「忘れていく」を理解して生きていく
◆国内の認知症の状況
今年5月に厚生労働省は、令和22年に認知症の患者数が全国で約584万人にのぼると発表しました。今後、認知症患者の割合は、65歳以上の高齢者の約15%に達すると見込まれ、新得町の現在の人口に置き換えると約300人に相当します。加えて65歳未満にも若年性認知症の方がいると考えると、日常生活の中で認知症の方と接する機会が、今後もっと増加すると思われます。
認知症の方の生活の支障や困り事は人によって異なりますが、そのほとんどは周囲の支えで改善することができると言われています。今まで認知症のことについて考える機会がなかった方も、「自分事」として捉え、考えてみましょう。
◆認知症についてお話を聞きました教えて!坂井先生!
▽どんな病気?
認知症とは、脳の病気や障害など、さまざまな原因により、周囲の状況を把握したり、判断する能力が衰えていき、およそ6ヶ月以上継続して、社会生活全般に支障が出ている状態のことをいいます。

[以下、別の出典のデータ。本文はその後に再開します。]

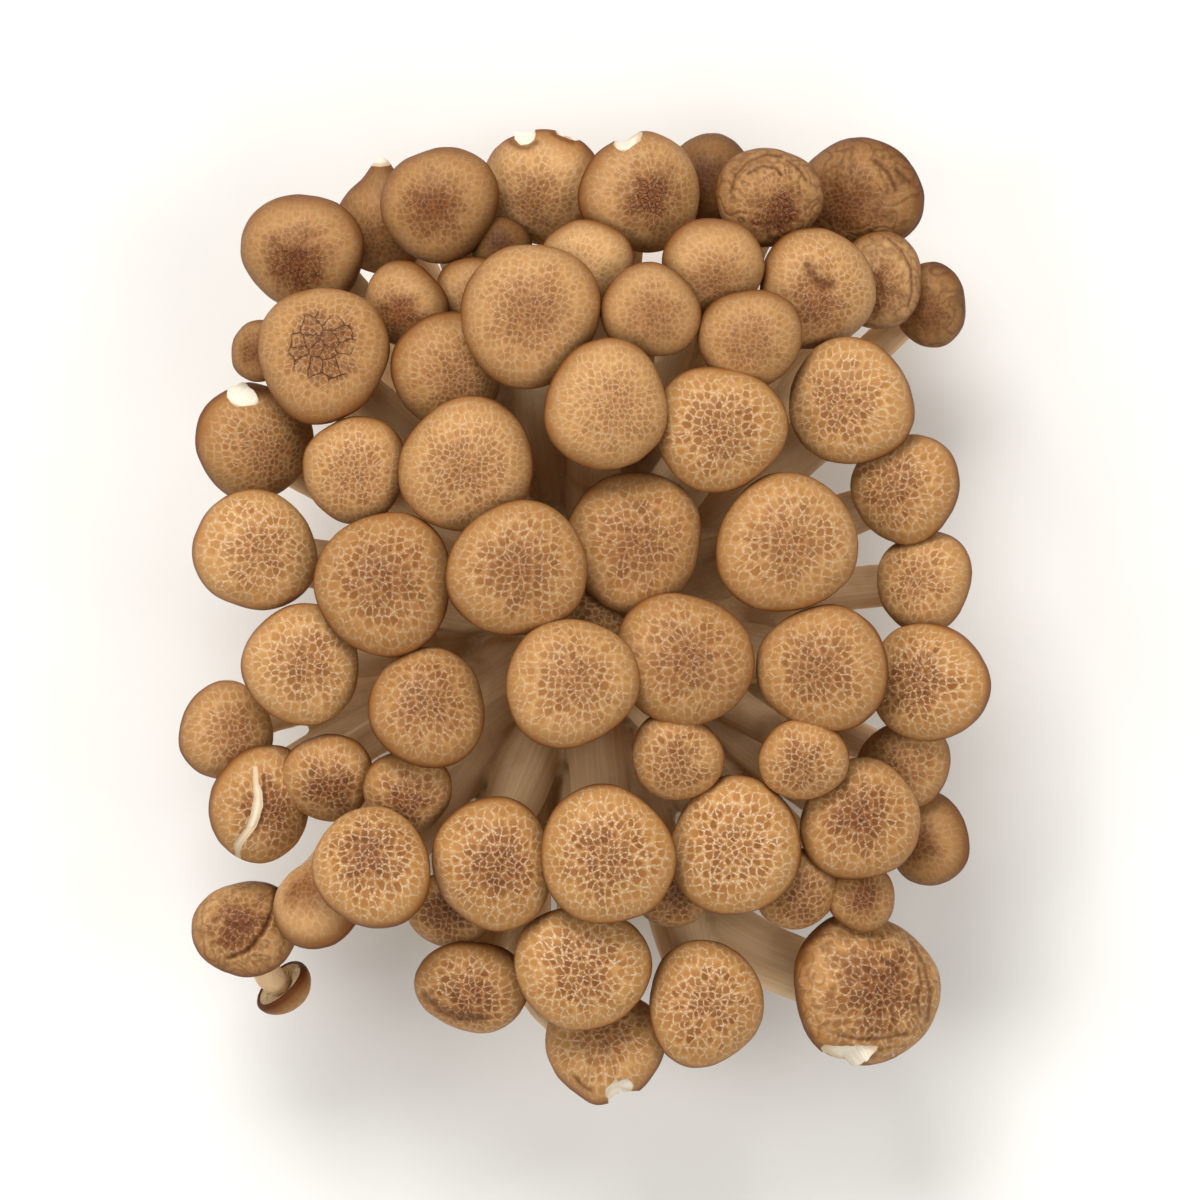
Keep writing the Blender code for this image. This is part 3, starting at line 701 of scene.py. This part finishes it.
SHARP_BREAK = math.radians(40)
CAP_ATTRIBUTES = ("on_cap", "net_place", "reach", "marks", "kind", "apart", "tone")
for node_name, group in caps_of_node.items():
    verts, faces, slots = [], [], []
    attributes = {key: [] for key in CAP_ATTRIBUTES}
    close = [fine_cap(cap, verts, faces, slots, attributes) for cap in group]
    piece = mesh_piece(
        "fine_" + node_name, group[0].place, verts, faces, slots,
        (skin_material, gill_material), attributes,
    )
    if any(close):
        piece.data.set_sharp_from_angle(angle=SHARP_BREAK)
    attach(piece, "root")
    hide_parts(node_name)


# The stems and the base
# Firm cream stems with fine fibres along them, thickest low down. They bend outwards from the
# lump of grown-together feet that the bunch is cut from, whose cut face it stands on.
BASE_HALF_WIDTH, BASE_HALF_LENGTH, BASE_HEIGHT = 27 * MM, 32 * MM, 17 * MM
BASE_FOOT = 0.9
STEM_RADII = (0.42, 0.47, 0.46, 0.42, 0.38, 0.37)
THINNEST_STEM = 2.0 * MM
ROOT_SPREAD = 0.36
ROOT_HEIGHT = 7 * MM
NECK = 4 * MM
GAP = 0.3 * MM
LOW_HANDLE, HIGH_HANDLE = 0.40, 0.35
BEND_ROUNDS, BEND_SPREAD = 240, 0.15
SHOWN_STEMS = {
    "s19": ((5, -24), (-24, 6, -14)),
    "s23": ((-6, -26), (-17, 8, -12)),
}


def way_out(point, cap, room):
    """The move that takes a point out of the flattened ball round a cap, widened by some room."""
    reach = (cap.radius + room, cap.radius + room, cap.rise * 0.62 + room)
    local = cap.inside(point) - Vector((0, 0, cap.rise * 0.42))
    share = Vector([part / limit for part, limit in zip(local, reach)])
    if share.length >= 1 or share.length == 0:
        return Vector()
    return cap.turn @ (local * (1 / share.length - 1)) * 0.5


def stem_route(cap):
    """Points from the base up to a cap, on a curve that is bent clear of the other caps."""
    top = cap.place + cap.axis * (SOCKET_HEIGHT * cap.radius - GAP)
    neck = top - cap.axis * NECK
    root = Vector((cap.place.x * ROOT_SPREAD, cap.place.y * ROOT_SPREAD, ROOT_HEIGHT))
    reach = (neck - root).length
    high = neck - cap.axis.lerp((neck - root).normalized(), 0.5) * reach * HIGH_HANDLE
    if cap.name in SHOWN_STEMS:
        foot, drawn = SHOWN_STEMS[cap.name]
        root = Vector((foot[0] * MM, foot[1] * MM, ROOT_HEIGHT))
        high = cap.place + Vector(drawn) * MM
    low = root + Vector((root.x, root.y, BASE_HALF_WIDTH)).normalized() * reach * LOW_HANDLE
    count = len(STEM_RADII) - 1
    curve = []
    for k in range(count):
        t = k / (count - 1)
        s = 1 - t
        curve.append(s**3 * root + 3 * s * s * t * low + 3 * s * t * t * high + t**3 * neck)
    bend = [Vector() for _ in curve]
    others = [other for other in caps.values() if other is not cap]
    for _ in range(BEND_ROUNDS):
        for k in range(1, count - 1):
            room = max(THINNEST_STEM, STEM_RADII[k] * cap.radius) + 2 * GAP
            for other in others:
                bend[k] += way_out(curve[k] + bend[k], other, room)
        for k in range(1, count - 1):
            bend[k] = bend[k].lerp((bend[k - 1] + bend[k + 1]) / 2, BEND_SPREAD)
    return [place + moved for place, moved in zip(curve, bend)] + [top]


def through(points, share):
    """A place on the smooth curve through some points, at a share of its length."""
    spans = len(points) - 1
    k = min(spans - 1, int(share * spans))
    t = share * spans - k
    before = points[k - 1] if k else points[0] * 2 - points[1]
    after = points[k + 2] if k + 2 <= spans else points[-1] * 2 - points[-2]
    a, b = points[k], points[k + 1]
    return (
        2 * a + (b - before) * t + (2 * before - 5 * a + 4 * b - after) * t * t
        + (3 * a - before - 3 * b + after) * t**3
    ) / 2


STEM_STATIONS, STEM_SIDES = 26, 20
FLUTES = 0.045  # how deep a stem's long hollows are, as a share of its radius
SWELLS = 0.05  # how much a stem's thickness comes and goes along it
TOP_SUNK = 0.09  # how far a stem's end runs up into its cap, as a share of its radius
verts, faces, guide = [], [], []
for cap in caps.values():
    route = stem_route(cap)
    route.append(route[-1] + cap.axis * (GAP + TOP_SUNK * cap.radius))
    draw = random.Random("stem " + cap.name)
    phase = [draw.uniform(0, math.tau) for _ in range(3)]
    offset = draw.uniform(-40, 40)
    stations = [through(route, k / (STEM_STATIONS - 1)) for k in range(STEM_STATIONS)]
    aside = Vector((1, 0, 0))
    start = len(verts)
    shares = np.interp(
        np.linspace(0, len(route) - 1, STEM_STATIONS), range(len(route)), STEM_RADII + (0.40,)
    )
    for k, place in enumerate(stations):
        ahead = stations[min(k + 1, STEM_STATIONS - 1)] - stations[max(k - 1, 0)]
        ahead.normalize()
        aside = (aside - ahead * aside.dot(ahead)).normalized()
        across = ahead.cross(aside)
        radius = max(THINNEST_STEM, shares[k] * cap.radius)
        radius *= 1 + SWELLS * math.sin(k * 0.55 + phase[0])
        guide.append((place, aside.copy(), across, radius, offset, k / STEM_STATIONS))
        for i in range(STEM_SIDES):
            t = math.tau * i / STEM_SIDES
            flute = 1 + FLUTES * math.sin(3 * t + phase[1])
            flute += FLUTES / 2 * math.sin(5 * t + phase[2])
            verts.append(
                place + (aside * math.cos(t) + across * math.sin(t)) * radius * flute
            )
    for k in range(STEM_STATIONS - 1):
        a = start + k * STEM_SIDES
        for i in range(STEM_SIDES):
            j = (i + 1) % STEM_SIDES
            faces.append((a + i, a + j, a + STEM_SIDES + j, a + STEM_SIDES + i))
    faces.append(tuple(range(start + STEM_SIDES - 1, start - 1, -1)))
    last = start + (STEM_STATIONS - 1) * STEM_SIDES
    faces.append(tuple(range(last, last + STEM_SIDES)))

BELOW_CUT = 3 * MM  # the lump is made this much longer and then cut flat
BASE_STATIONS, BASE_SIDES = 12, 64
BASE_LUMPS = 0.05  # as a share of its width
start = len(verts)
for k in range(BASE_STATIONS):
    share = k / (BASE_STATIONS - 1)
    z = -BELOW_CUT + (BASE_HEIGHT + BELOW_CUT) * share
    width = BASE_FOOT + (1 - BASE_FOOT) * max(0, z / BASE_HEIGHT)
    width *= 1 - 0.12 * max(0, share - 0.8) / 0.2
    for i in range(BASE_SIDES):
        t = math.tau * i / BASE_SIDES
        lump = noise.noise(Vector((math.cos(t) * 2.2, math.sin(t) * 2.2, z * 60)))
        lump = 1 + BASE_LUMPS * lump
        x = BASE_HALF_WIDTH * width * lump * math.cos(t)
        y = BASE_HALF_LENGTH * width * lump * math.sin(t)
        verts.append(Vector((x, y, z)))
for k in range(BASE_STATIONS - 1):
    a = start + k * BASE_SIDES
    for i in range(BASE_SIDES):
        j = (i + 1) % BASE_SIDES
        faces.append((a + i, a + j, a + BASE_SIDES + j, a + BASE_SIDES + i))
faces.append(tuple(range(start + BASE_SIDES - 1, start - 1, -1)))
last = start + (BASE_STATIONS - 1) * BASE_SIDES
faces.append(tuple(range(last, last + BASE_SIDES)))

# The tubes and the lump become one skin, then the cut is made.
VOXEL = 0.85 * MM
rough_mesh = bpy.data.meshes.new("stems rough")
rough_mesh.from_pydata(verts, [], faces)
rough = bpy.data.objects.new("stems rough", rough_mesh)
bpy.context.scene.collection.objects.link(rough)
remesh = rough.modifiers.new("one skin", "REMESH")
remesh.mode = "VOXEL"
remesh.voxel_size = VOXEL
soften = rough.modifiers.new("soft joins", "SMOOTH")
soften.factor = 0.5
soften.iterations = 3
graph = bpy.context.evaluated_depsgraph_get()
stems = bmesh.new()
stems.from_mesh(bpy.data.meshes.new_from_object(rough.evaluated_get(graph)))
bpy.data.objects.remove(rough)
cut = bmesh.ops.bisect_plane(
    stems, geom=stems.verts[:] + stems.edges[:] + stems.faces[:],
    plane_co=(0, 0, 0), plane_no=(0, 0, -1), clear_outer=True,
)
rim = [e for e in cut["geom_cut"] if isinstance(e, bmesh.types.BMEdge)]
bmesh.ops.triangle_fill(stems, edges=rim, use_beauty=True, normal=(0, 0, -1))
bmesh.ops.recalc_face_normals(stems, faces=stems.faces[:])

near = KDTree(len(guide))
for k, (place, *_) in enumerate(guide):
    near.insert(place, k)
near.balance()
fibres = []
for v in stems.verts:
    _, k, _ = near.find(v.co)
    place, aside, across, radius, offset, along = guide[k]
    away = v.co - place
    fibres.append((away.dot(aside) / radius + offset, away.dot(across) / radius, along))
stems.verts.index_update()
stem_verts = [v.co.copy() for v in stems.verts]
stem_faces = [tuple(v.index for v in f.verts) for f in stems.faces]
stem_slots = [
    1 if all(abs(v.co.z) < 0.01 * MM for v in f.verts) else 0 for f in stems.faces
]
stems.free()

STEM_COLOUR, STEM_SHADE, STEM_PALE = srgb(214, 178, 134), srgb(168, 124, 82), srgb(232, 206, 166)
STEM_ROUGHNESS, CUT_ROUGHNESS = 0.58, 0.7
stem_material, stem_shader, paint = new_material("stem flesh")
fibre = paint.node("Attribute", attribute_name="fibre", out="Vector")
stretched = paint.node("Mapping", {"Vector": fibre, "Scale": (9.0, 9.0, 3.0)})
strands = paint.node("TexNoise", {"Vector": stretched, "Scale": 1.0, "Detail": 4.0})
where = paint.node("TexCoord", out="Object")
blotch = paint.node("TexNoise", {"Vector": where, "Scale": 90.0, "Detail": 3.0})
speck = paint.node("TexNoise", {"Vector": where, "Scale": 900.0, "Detail": 2.0})
stem_colour = (strands.rising(0.35, 0.68) * 0.5).mixed(STEM_COLOUR, STEM_PALE)
stem_colour = (blotch.rising(0.52, 0.75) * 0.6).mixed(stem_colour, STEM_SHADE)
stem_relief = paint.node(
    "Bump", {"Height": strands + speck * 0.2, "Strength": 0.5, "Distance": 0.25 * MM}
)
links = paint.tree.links
links.new(stem_colour.plug, stem_shader.inputs["Base Color"])
links.new((STEM_ROUGHNESS + blotch * 0.12).plug, stem_shader.inputs["Roughness"])
links.new(stem_relief.plug, stem_shader.inputs["Normal"])
stem_shader.inputs["Specular IOR Level"].default_value = 0.35
stem_shader.inputs["Subsurface Weight"].default_value = 0.25
stem_shader.inputs["Subsurface Radius"].default_value = GLOW_IN_FLESH
stem_shader.inputs["Subsurface Scale"].default_value = 1.5 * MM

CUT_COLOUR, CUT_SEAM = srgb(240, 226, 200), srgb(176, 136, 92)
cut_material, cut_shader, paint = new_material("cut flesh")
where = paint.node("TexCoord", out="Object")
wander = paint.node("TexNoise", {"Vector": where, "Scale": 120.0, "Detail": 2.0}, out=1)
warped = where.plus(wander.times(0.004))
seam = paint.node("TexVoronoi", {"Vector": warped, "Scale": 150.0}, feature="DISTANCE_TO_EDGE")
pores = paint.node("TexNoise", {"Vector": where, "Scale": 1500.0, "Detail": 3.0})
cut_colour = (seam.rising(0.10, 0.0) * 0.75 + pores.rising(0.55, 0.8) * 0.2).mixed(
    CUT_COLOUR, CUT_SEAM
)
cut_relief = paint.node(
    "Bump", {"Height": seam.rising(0.0, 0.12) + pores * 0.4, "Strength": 0.4, "Distance": 0.3 * MM}
)
paint.tree.links.new(cut_colour.plug, cut_shader.inputs["Base Color"])
paint.tree.links.new(cut_relief.plug, cut_shader.inputs["Normal"])
cut_shader.inputs["Roughness"].default_value = CUT_ROUGHNESS

stem_piece = mesh_piece(
    "fine_stems_and_base", Vector(), stem_verts, stem_faces, stem_slots,
    (stem_material, cut_material), {"fibre": fibres},
)
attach(stem_piece, "root")
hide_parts("stems_and_base")


# The floor, the light and the camera
# A plain pale surface under the cluster, soft light from above and from the far left, and a long
# lens that looks straight down, so that the far side is at the top of the picture.
FLOOR_SIZE = 4
FLOOR_BELOW = 0.1 * MM  # a hair under the cut face, so that the two never share a plane
FLOOR_COLOUR, FLOOR_SHADE = srgb(226, 224, 220), srgb(214, 212, 208)
FLOOR_ROUGHNESS = 0.8
floor_material, floor_shader, paint = new_material("pale floor")
dapple = paint.node("TexNoise", {"Scale": 3.0, "Detail": 2.0})
floor_colour = (dapple * 0.1).mixed(FLOOR_COLOUR, FLOOR_SHADE)
paint.tree.links.new(floor_colour.plug, floor_shader.inputs["Base Color"])
floor_shader.inputs["Roughness"].default_value = FLOOR_ROUGHNESS
floor_mesh = bpy.data.meshes.new("floor")
half = FLOOR_SIZE / 2
floor_mesh.from_pydata(
    [(x * half, y * half, -FLOOR_BELOW) for x, y in ((-1, -1), (1, -1), (1, 1), (-1, 1))],
    [], [(0, 1, 2, 3)],
)
floor_mesh.materials.append(floor_material)
floor = bpy.data.objects.new("floor", floor_mesh)
bpy.context.scene.collection.objects.link(floor)


LIGHTS_AIM = Vector((0, 0, 0.03))


def area_light(name, place, size, watts):
    """A square soft light that faces the middle of the cluster."""
    lamp = bpy.data.lights.new(name, "AREA")
    lamp.size = size
    lamp.energy = watts
    made = bpy.data.objects.new(name, lamp)
    made.location = place
    made.rotation_euler = (LIGHTS_AIM - made.location).to_track_quat("-Z", "Y").to_euler()
    bpy.context.scene.collection.objects.link(made)


area_light("light above", Vector((-0.30, 1.10, 1.35)), 0.80, 27.0)
area_light("light left", Vector((-0.90, -0.10, 1.20)), 0.60, 7.0)
area_light("light right", Vector((0.90, -0.10, 1.20)), 0.60, 6.0)
area_light("light near", Vector((0.30, -0.85, 1.20)), 0.60, 4.5)
SURROUND_COLOUR, SURROUND_STRENGTH = (1.0, 0.99, 0.97, 1), 0.32
world = bpy.data.worlds.new("soft surround")
bpy.context.scene.world = world
world.use_nodes = True
world.node_tree.nodes["Background"].inputs["Color"].default_value = SURROUND_COLOUR
world.node_tree.nodes["Background"].inputs["Strength"].default_value = SURROUND_STRENGTH
bpy.context.scene.view_settings.view_transform = "Standard"

VIEW_MIDDLE = Vector((2.4 * MM, 2.35 * MM, 45 * MM))
VIEW_WIDTH = 180 * MM
CAMERA_HEIGHT = 1.6
lens = bpy.data.cameras.new("camera")
lens.lens = lens.sensor_width * CAMERA_HEIGHT / VIEW_WIDTH
camera = bpy.data.objects.new("camera", lens)
camera.location = VIEW_MIDDLE + Vector((0, 0, CAMERA_HEIGHT))
bpy.context.scene.collection.objects.link(camera)
bpy.context.scene.camera = camera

症状はもの忘れから発症することが多く、ゆっくり進行する場合もあれば、急速に進む場合もあります。その他の症状として、手足が震えたり歩幅が小刻みになって転びやすくなる症状や、現実には見えないものが見える幻覚など、行動や心理にも症状があらわれることがあります。
▽認知症になりやすい人はどんな人?
具体的には「何事も熱心ではなく、ダラダラと生活をしてきた人」、「勉強や仕事一筋で趣味やスポーツに無関心だった人」、「人付き合いが少なく親しい友人のいない人」などが挙げられます。
▽人生を主体的に生きる それが大事
高齢になり、もの忘れが徐々に出てくるのは人間なので当たり前ですが、そのせいで自信を失い、外出せず引きこもることはかえって逆効果です。大事なのは、生きがいや楽しみを持ち、自分自身が何をしたいのかを日常的に考え、夢中になれるもの、取り組めるものを見つけることです。何かに打ち込み、脳に刺激を与えることで、認知症の進行を遅らせることも望めますので、自分の人生を主体的に生きることが非常に重要です。
坂井 敏夫 医師
医療法人社団博仁会 大江病院
住所:帯広市西20条南2丁目5番3号
【電話】0155-33-6332
◆ひょっとしたら認知症?チェックリスト
(1)財布や鍵など、ものを置いた場所がわからなくなる
(2)5分前に聞いた話を思い出せないことがある
(3)周りの人から「いつも同じ話を聞く」と言われる
(4)今日が何月何日かわからないことがある
(5)言おうとしている言葉がすぐに出てこないことがある
(6)貯金の出し入れや、支払いなどが一人でできる
(7)一人で買い物に行ける
(8)バスや電車、自家用車などを使って一人で外出できない
(9)自分で掃除機やほうきを使って掃除ができない
(10)電話番号を調べて、電話をかけることができない
20点以上だと、認知機能や社会生活に支障が出ている可能性があります。
▽計算方法
上の質問を読み、自分に当てはまるものを下記から選び、計算してください。
(1)〜(5)まで
全くない(1点)
ときどきある(2点)
頻繁にある(3点)
いつもそうだ(4点)
(6)〜(10)まで
できる(1点)
大体できる(2点)
あまりできない(3点)
できない(4点)
◆自分の人生を楽しく生きる 潜入!「わすれん塾」
楽しく認知症予防「わすれん塾」
閉じこもりを防止し、認知症予防対策の一環として、介護予防の必要性がある方々を対象に、多くのボランティアの協力を得ながら、屈足地区(火曜日)、新得地区(水曜日)の2箇所で開催しています。
活動内容は、軽い体操を中心に歌や三味線、講師を招いた講習会など豊富なメニューで楽しいひと時を過ごしています。
▽利用者の声 成田春子さん
高齢になるにつれて、日常生活上の悩みが増えてきたので、保健福祉課の職員の方に相談しているうちに、「わすれん塾に参加してみてはいかがですか」と誘われたことが、参加のきっかけです。
私はそれまでサークル活動に参加していなかったのですが、実際に入ってみると、日常の様々な悩み、わからないこと、気になることなどを気兼ねなくお話しできるので、良い情報交換の場となっています。
外に出ないと、自分の身の回りの事しかわからなくなるので、「わすれん塾」のような、様々な方から意見をいただける場を設けてもらい、本当にありがたいと感じております。